For the Brooklyn Nets, that game plan appears to be in full effect.
While Brook Lopez is a center by designation, it's fair to say that he's not your conventional big. Due to this fact, the Nets appear to be inclined to put physical forwards such as Kris Humphries and Reggie Evans at the center position with Lopez on the bench.
This opens the door for the more athletic Mirza Teletovic and Tornike Shengelia to stretch the floor. It also presents an opportunity for the Nets to run a lineup with Deron Williams, MarShon Brooks, Joe Johnson and Gerald Wallace all on the floor at the same time.
A lineup that could match up well against the very Miami Heat who have made this formation a trend.
While this appears to be the strategy that Brooklyn is set to put forth, signing Kenyon Martin is key.
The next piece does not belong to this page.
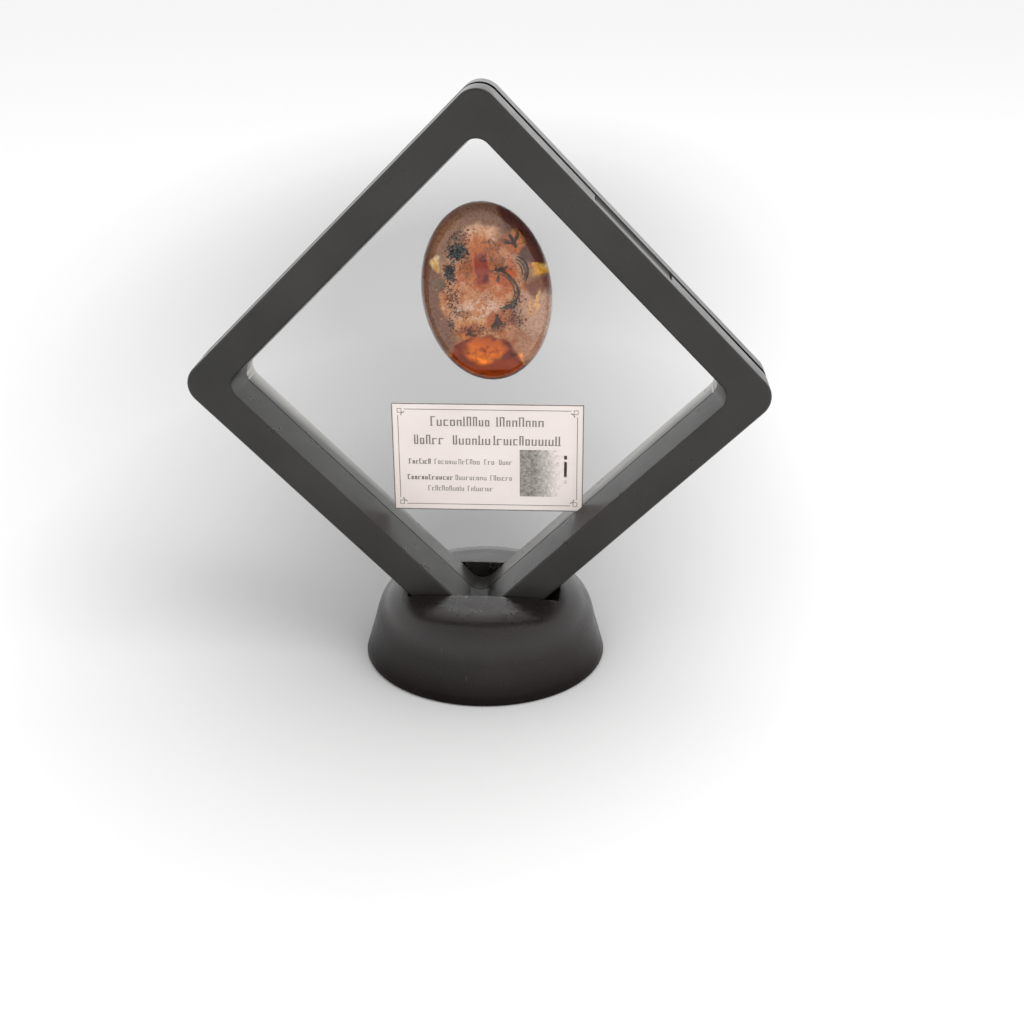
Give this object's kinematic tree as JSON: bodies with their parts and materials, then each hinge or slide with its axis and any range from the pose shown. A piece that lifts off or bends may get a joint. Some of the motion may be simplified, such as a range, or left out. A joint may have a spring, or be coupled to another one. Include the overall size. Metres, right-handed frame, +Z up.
{
  "type": "insect in amber display",
  "caption": "Oval polished amber stone with insects inside, held between two clear films in a black diamond frame on a round slotted stand.",
  "frame": {"origin": "centre of the whole display's footprint, on the flat underside of the stand", "axes": "+Z up, the front of the frame towards -Y, +X to the viewer's right"},
  "size_m": [0.1514, 0.0668, 0.1553],
  "materials": {
    "satin_black": "satin moulded plastic",
    "clear_film": "clear glossy elastic film",
    "card_paper": "matt printed card",
    "amber": "polished clear orange-brown amber",
    "insect_brown": "dark brown chitin"
  },
  "bodies": {
    "root": {"stand": "satin_black", "frame_front": "satin_black", "frame_back": "satin_black", "film_front": "clear_film", "film_back": "clear_film", "label_card": "card_paper", "amber_front": "amber", "amber_back": "amber", "insect_upper": "insect_brown", "insect_middle": "insect_brown", "insect_lower": "insect_brown"}
  },
  "joints": []
}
Martin has the ability to be both a stretch 4 and an interior presence. He's physical enough to play the 5 in an undersized lineup, while savvy enough to play and defend the 4.
He'd also be one of the few Brooklyn Nets who has made a deep playoff run at some point in his career. Something that could make this undersized game plan flourish and compete for a title in Brooklyn for the first time since the Dodgers lost to the New York Yankees in the 1956 World Series.
Keep your eyes open for the second coming of Kenyon Martin.